BY ANABEL INGE
POPE BENEDICT XVI has called on the Chinese government to allow greater religious freedom in a landmark letter to the country's Catholics appealing for reconciliation between "underground" communities and those officially registered with the authorities.
The letter was welcomed by China's state-controlled Catholic Church, which hailed it as proof of the Pontiff's "love and concern" for Catholics living in the Communist state.
"This is different from earlier papal letters," Liu Bainian, the deputy head of the Chinese Patriotic Association, told the Press.
But elsewhere there were signs that the letter, addressed to the Church in China, was not warmly received.
Shortly after the 55-page document was posted online several Catholic websites in China were ordered to remove it.
The letter was published as Vatican sources spoke of the possibility of a papal trip to China in the autumn.
In the letter, the Pope attacked the Chinese gov emment's intervention in Church affairs and laid out guidelines to foster greater unity between the official and clandestine Church in China.
The Pontiff criticised the government's insistence that Church communities be registered and declared "official". The result has been division among the clergy and laity, along with "suspicions, mutual accusations and recriminations", he said.

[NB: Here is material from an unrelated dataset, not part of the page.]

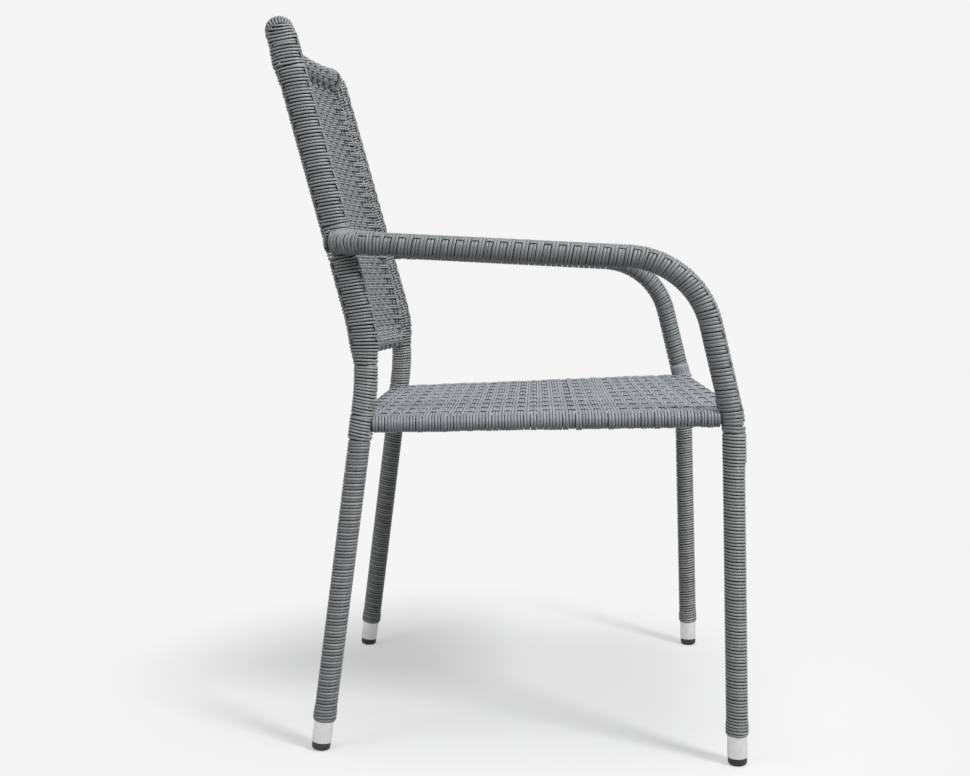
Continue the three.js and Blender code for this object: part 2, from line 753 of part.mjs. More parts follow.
function addSeatWeave() {
  const crossTurns = [seatRails.seat_front_rail, seatRails.seat_rear_rail].map(
    (path) => barAlong(path, railWindingRadius),
  );
  const legCutters = Object.keys(sides).flatMap((name) => [
    barAlong(frontPaths[name], armWindingRadius + seatingGap),
    barAlong(postPaths[name], seatJointRadius + seatingGap),
  ]);
  const weave = cutBy(joined(seatSheet(), ...crossTurns), ...legCutters, ...seatRailClearance);
  addPiece('seat_weave', weave, strandFinish);
}

// A low collar of seat strands stands round the inner side of each front leg, on the seat.
function addSeatCollars() {
  const bore = armWindingRadius + seatingGap;
  const seatTop = blockUnderSeat(seatingGap);
  Object.keys(sides).forEach((name) => {
    const corner = seatCorners(sides[name]).front;
    const top = seatFrontHeight + railWindingRadius + seatCollarHeight;
    const stretch = stretchByHeight(frontPaths[name], seatFrontHeight, top);
    const ring = pipeAlong(stretch, bore + strandThickness, strandThickness);
    const outerSide = new THREE.BoxGeometry(cutterOverrun, cutterOverrun * 2, cutterOverrun * 2);
    outerSide.translate(corner.x + (sides[name] * cutterOverrun) / 2, corner.y, corner.z);
    addPiece(`seat_collar_${name}`, cutBy(ring, seatTop, outerSide), strandFinish);
  });
}

addFrameTubes();
addRails();
addFeet();
addLegWindings();
addArmWindings();
addPostWindings();
addArmJointWindings();
addRailWindings();
addBackWeave();
addSeatWeave();
addSeatCollars();

const bounds = new THREE.Box3().setFromObject(chair);
chair.position.y = -(bounds.min.y + bounds.max.y) / 2;

export default chair;
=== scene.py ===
import json
import math
import bpy
import numpy as np
from mathutils import Euler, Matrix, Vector


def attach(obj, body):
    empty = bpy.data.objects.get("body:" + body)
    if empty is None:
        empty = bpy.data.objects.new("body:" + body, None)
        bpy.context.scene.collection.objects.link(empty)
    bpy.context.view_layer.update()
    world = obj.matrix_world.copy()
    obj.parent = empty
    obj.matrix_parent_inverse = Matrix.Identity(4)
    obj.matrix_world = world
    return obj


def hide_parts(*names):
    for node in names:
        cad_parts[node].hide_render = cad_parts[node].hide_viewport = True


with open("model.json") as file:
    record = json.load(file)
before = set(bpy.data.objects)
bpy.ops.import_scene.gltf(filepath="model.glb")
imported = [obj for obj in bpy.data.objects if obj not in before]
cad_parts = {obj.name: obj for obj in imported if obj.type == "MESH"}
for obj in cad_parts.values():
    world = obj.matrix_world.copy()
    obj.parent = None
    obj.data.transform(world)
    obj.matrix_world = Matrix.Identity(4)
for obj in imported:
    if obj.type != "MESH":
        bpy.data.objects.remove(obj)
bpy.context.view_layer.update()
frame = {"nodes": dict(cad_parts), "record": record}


# The view. The camera stands at the photograph's place, beside the chair's right side and a little
# above the seat. Its lens gives the photograph's frame of 970 by 776.
camera_data = bpy.data.cameras.new("view_camera")
camera_data.lens = 47.733
camera_data.sensor_width = 36
foot_places = {mount["name"]: mount["pos_m"] for mount in frame["record"]["mounts"]}
front_foot_setback = foot_places["foot_front_right"][1]
camera = bpy.data.objects.new("view_camera", camera_data)
camera.location = (-1.7835, front_foot_setback + 0.2496, 0.5933)
camera.rotation_euler = Euler([math.radians(angle) for angle in (84.890, -0.249, -87.738)], "XYZ")
bpy.context.scene.collection.objects.link(camera)
bpy.context.scene.camera = camera
bpy.context.scene.view_settings.view_transform = "Standard"


# The room. A pale floor that takes the chair's soft shadow and runs out into an even pale backdrop, under
# a soft lamp at the front right, weaker ones above and at the rear right, and an even sky.
class Shade:
    """One output of a shader node, so that sums on surfaces can be written as sums."""

    def __init__(self, tree, made=None, output=0):
        self.tree = tree
        self.made = made
        self.socket = made.outputs[output] if made and made.outputs else None

    def out(self, output):
        return Shade(self.tree, self.made, output)

    def node(self, kind, settings=(), inputs=(), output=0):
        made = self.tree.nodes.new(kind)
        for name, value in dict(settings).items():
            setattr(made, name, value)
        for name, value in dict(inputs).items():
            if isinstance(value, Shade):
                self.tree.links.new(value.socket, made.inputs[name])
            else:
                made.inputs[name].default_value = value
        return Shade(self.tree, made, output)

    def sum(self, operation, *values):
        return self.node("ShaderNodeMath", {"operation": operation}, dict(enumerate(values)))

    def __add__(self, other):
        return self.sum("ADD", self, other)

    __radd__ = __add__

    def __mul__(self, other):
        return self.sum("MULTIPLY", self, other)

    def range(self, low, high, new_low=0.0, new_high=1.0):
        settings = {"interpolation_type": "SMOOTHSTEP"}
        inputs = {"Value": self, "From Min": low, "From Max": high, "To Min": new_low, "To Max": new_high}
        return self.node("ShaderNodeMapRange", settings, inputs)

    def mix(self, first, second):
        """Goes from the first colour to the second as this value goes from 0 to 1."""
        ends = [value if isinstance(value, Shade) else (*value, 1) for value in (first, second)]
        return self.node("ShaderNodeMix", {"data_type": "RGBA"}, {0: self, 6: ends[0], 7: ends[1]}, 2)

    def noise(self, place, scale, detail=2.0):
        inputs = {"Vector": place, "Scale": scale, "Detail": detail}
        return self.node("ShaderNodeTexNoise", inputs=inputs, output="Fac")

    def seen(self):
        """1 for what is looked at, also in a reflection or through glass, and 0 for light on its way."""
        rays = self.node("ShaderNodeLightPath")
        looks = rays.out("Is Camera Ray") + rays.out("Is Glossy Ray") + rays.out("Is Transmission Ray")
        return looks.range(0, 1)

    def surface(self, colour, roughness, relief, strength, depth, **others):
        """Ends a material with one body that has a colour, a roughness and a fine relief."""
        bump = self.node("ShaderNodeBump", inputs={"Strength": strength, "Distance": depth, "Height": relief})
        inputs = {"Base Color": colour, "Roughness": roughness, "Normal": bump, **others}
        body = self.node("ShaderNodeBsdfPrincipled", inputs=inputs)
        self.node("ShaderNodeOutputMaterial", inputs={"Surface": body})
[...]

Pope Benedict XVI also criticised the state-controlled Chinese Catholic Patriotic Association for its declared purpose of making the Church autonomous and democratically administrated, which is "incompatible with Catholic doctrine, which from the time of the ancient Creeds professes the Church to be 'one, holy, Catholic and Apostolic' ".
Addressing the question of the legitimacy of Chinese bishops, the Pope said that the China Catholic Bishops' College could not be recognised as a bishops' conference by the Vatican because it excludes bishops in communion with Rome and includes illegitimate bishops. He also called for freedom to exercise his "supreme spiritual authority" by appointing his own bishops.
The Pope urged illegitimate bishops to seek reconciliation with the Vatican.
Despite the criticisms, the letter came with an explanatory note that emphasised that the Pope did not seek to inflame tensions.